Material
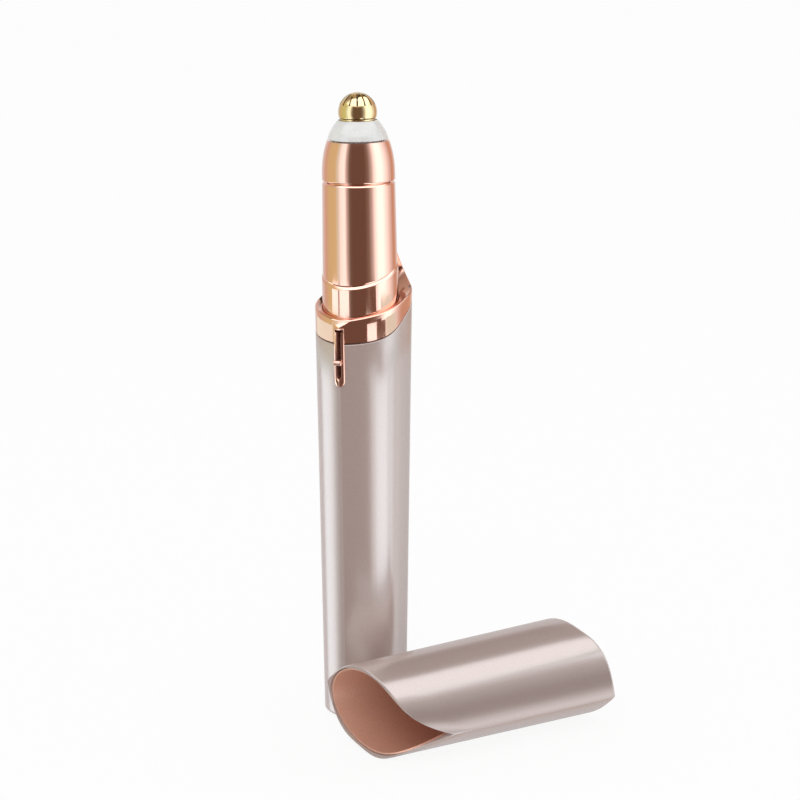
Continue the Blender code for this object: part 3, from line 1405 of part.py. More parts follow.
def make_led_wires(terminal_foot, carrier):
    side_reach = (MOTOR_RADIUS + BARREL_BORE) / 2
    over = MOTOR_TOP + (BARREL_TOP - BULKHEAD_THICKNESS - MOTOR_TOP) / 2
    outer = TERMINAL_REACH + TERMINAL_THICKNESS / 2 + CLOSE_FIT + LED_WIRE_RADIUS
    cap_foot = MOTOR_FOOT - CLOSE_FIT - END_CAP_THICKNESS
    under = (NECK_TOP + cap_foot) / 2
    hole = led_wire_hole()
    top = SPIGOT_TOP - LED_WIRE_RADIUS
    for name, side in (("led_wire_left", -1), ("led_wire_right", 1)):
        points = [
            (side * outer, 0, terminal_foot + TERMINAL_DROP / 2),
            (side * outer, 0, under),
            (side * side_reach, 0, under),
            (side * side_reach, 0, over),
            (side * hole, 0, over),
            (side * hole, 0, top),
        ]
        wire(name, points, LED_WIRE_RADIUS, INSULATION, carrier)


def cap_centre(half_length):
    return half_length - FRONT_REACH + CAP_INSET


def cap_point(index, level, wall=0.0, tip_wall=0.0, outline=cap_lens_point):
    grown = CAP_TAPER * (level - RING_LEVEL)
    half_length = RING_HALF_LENGTH - CAP_INSET + grown
    half_width = RING_HALF_WIDTH - CAP_INSET + grown
    return outline(index, half_length - tip_wall, half_width - wall, cap_centre(half_length))


def cap_ring(height, wall=0.0, tip_wall=0.0, outline=cap_lens_point):
    section = lambda i, z: cap_point(i, z, wall, tip_wall, outline)
    return [settled_point(i, section, height) for i in range(SECTION_POINTS)]


def cap_mouth(x, y, above=0.0):
    return rim_height(x, y, FIT + above)


def cap_end(y, below=0.0):
    return CAP_END_LEVEL + CAP_END_SLOPE * y - below


def make_cap_shell(cap):
    mouth = lambda x, y: cap_mouth(x, y)
    behind_mouth = lambda x, y: cap_mouth(x, y, CAP_LIP_EDGE)
    end_start = lambda x, y: cap_end(y, CAP_END_EDGE)
    middle = [
        cap_ring(lambda x, y, s=s: between(behind_mouth(x, y), end_start(x, y), s)) for s in (1 / 3, 2 / 3)
    ]
    inner = lambda x, y: cap_end(y, CAP_END_WALL)
    rings = [
        cap_ring(lambda x, y: cap_end(y), CAP_END_EDGE, CAP_END_EDGE),
        cap_ring(lambda x, y: cap_end(y, CAP_END_EDGE / 4), CAP_END_EDGE / 4, CAP_END_EDGE / 4),
        cap_ring(end_start),
        *reversed(middle),
        cap_ring(behind_mouth),
        cap_ring(mouth, CAP_LIP_EDGE, CAP_LIP_EDGE),
        cap_ring(mouth, CAP_WALL, CAP_TIP_WALL, oval_point),
        cap_ring(inner, CAP_WALL, CAP_TIP_WALL, oval_point),
    ]
    return loft("cap_shell", rings, PEARL, cap)


def make_cap_liner(cap):
    wall = CAP_WALL + CLOSE_FIT
    tip = CAP_TIP_WALL + CLOSE_FIT
    thick = wall + CAP_LINER_WALL
    thick_tip = tip + CAP_LINER_WALL
    mouth = lambda x, y: cap_mouth(x, y, CAP_LINER_SETBACK)
    outer_end = lambda x, y: cap_end(y, CAP_END_WALL + CLOSE_FIT)
    inner_end = lambda x, y: cap_end(y, CAP_END_WALL + CLOSE_FIT + CAP_LINER_WALL)
    rings = [
        cap_ring(outer_end, wall, tip, oval_point),
        cap_ring(mouth, wall, tip, oval_point),
        cap_ring(mouth, thick, thick_tip, oval_point),
        cap_ring(inner_end, thick, thick_tip, oval_point),
    ]
    return loft("cap_liner", rings, COPPER, cap)


def lying_turn(pitch):
    """Turns the closed cap on its own axis, lays it along X with its mouth toward -X, and pitches it."""
    roll = Matrix.Rotation(CAP_LEAN - math.pi, 4, "Z")
    down = Matrix.Rotation(math.pi / 2 - pitch, 4, "Y")
    return down @ roll


def lay_cap(cap):
    """Rests the cap on the floor at its mouth and its closed end, wherever its sizes put them."""
    middle = Vector((0, cap_centre(RING_HALF_LENGTH - CAP_INSET), RING_LEVEL))
    mouth = [Vector(p) - middle for p in cap_ring(lambda x, y: cap_mouth(x, y, CAP_LIP_EDGE))]
    end = [Vector(p) - middle for p in cap_ring(lambda x, y: cap_end(y, CAP_END_EDGE))]
    pitch = 0.0
    for _ in range(SETTLE_STEPS):
        turn = lying_turn(pitch)
        low_mouth = min((turn @ p for p in mouth), key=lambda p: p.z)
        low_end = min((turn @ p for p in end), key=lambda p: p.z)
        pitch -= math.atan2(low_end.z - low_mouth.z, low_end.x - low_mouth.x)
    turn = lying_turn(pitch)
    height = -min((turn @ p).z for p in mouth + end)
    cap.matrix_world = Matrix.Translation((CAP_X, CAP_Y, height)) @ turn @ Matrix.Translation(-middle)


def main():
    make_body_shell()
    carrier = empty("carrier_slide", parent=TRIMMER)
    ring = make_shoulder_ring()
    ring.parent = carrier
    make_switch(carrier)
    make_neck_collar(carrier)
    make_barrel(carrier)
    make_motor(carrier)
    make_battery(carrier)
    make_contacts(carrier)
    make_carrier_back(carrier)
    make_carrier_front(carrier)
    make_screws(carrier)
    make_led_board(carrier)
    make_wires(carrier)
    make_rotor(empty("rotor_axis", parent=carrier))
    seal = empty("head_lift", parent=carrier)
    make_seal(seal)
    make_head(empty("head_twist", parent=seal))
    cap = empty("cap_lift")
    make_cap_shell(cap)
    make_cap_liner(cap)
    lay_cap(cap)


main()
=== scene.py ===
# %% [markdown]
# # An electric eyebrow trimmer, dressed for its portrait
#
# The trimmer stands upright beside its cap. The CAD model already holds every part, but its faces
# are few, and polished metal shows each flat facet as a broken reflection. So the pieces that the eye
# meets are made again here on finer rings, from the same sizes, and each gets a finish that is
# named for what the real surface is. The one exception is a thin brown sheet in the switch slot,
# whose colour is painted shade.

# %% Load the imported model
import json
import math

import bmesh
import bpy
from mathutils import Matrix, Vector


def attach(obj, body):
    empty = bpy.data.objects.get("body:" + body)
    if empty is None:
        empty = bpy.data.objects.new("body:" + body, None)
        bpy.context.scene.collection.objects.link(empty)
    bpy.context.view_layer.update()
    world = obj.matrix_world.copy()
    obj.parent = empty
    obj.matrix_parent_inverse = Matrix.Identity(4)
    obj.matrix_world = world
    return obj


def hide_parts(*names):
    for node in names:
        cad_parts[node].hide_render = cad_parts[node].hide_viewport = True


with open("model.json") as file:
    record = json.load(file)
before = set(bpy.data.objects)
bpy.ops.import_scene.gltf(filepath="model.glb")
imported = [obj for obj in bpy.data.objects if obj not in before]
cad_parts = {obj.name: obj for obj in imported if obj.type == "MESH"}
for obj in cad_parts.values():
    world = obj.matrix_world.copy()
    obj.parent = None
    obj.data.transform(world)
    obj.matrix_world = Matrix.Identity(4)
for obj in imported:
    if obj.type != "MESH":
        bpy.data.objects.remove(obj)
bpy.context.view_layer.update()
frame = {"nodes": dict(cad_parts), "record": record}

# %% [markdown]
# The camera comes first, because it decides what is worth detail. A long lens from about half a
# metre keeps the tall, slim tool free of stretch. The photograph looks down by 13 degrees.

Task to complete
Return, unchanged, the run of lines above that opens with the line containing "make_battery(carrier)" and closes with the line containing "if empty is". Include both.

Exercise response
    make_battery(carrier)
    make_contacts(carrier)
    make_carrier_back(carrier)
    make_carrier_front(carrier)
    make_screws(carrier)
    make_led_board(carrier)
    make_wires(carrier)
    make_rotor(empty("rotor_axis", parent=carrier))
    seal = empty("head_lift", parent=carrier)
    make_seal(seal)
    make_head(empty("head_twist", parent=seal))
    cap = empty("cap_lift")
    make_cap_shell(cap)
    make_cap_liner(cap)
    lay_cap(cap)


main()
=== scene.py ===
# %% [markdown]
# # An electric eyebrow trimmer, dressed for its portrait
#
# The trimmer stands upright beside its cap. The CAD model already holds every part, but its faces
# are few, and polished metal shows each flat facet as a broken reflection. So the pieces that the eye
# meets are made again here on finer rings, from the same sizes, and each gets a finish that is
# named for what the real surface is. The one exception is a thin brown sheet in the switch slot,
# whose colour is painted shade.

# %% Load the imported model
import json
import math

import bmesh
import bpy
from mathutils import Matrix, Vector


def attach(obj, body):
    empty = bpy.data.objects.get("body:" + body)
    if empty is None:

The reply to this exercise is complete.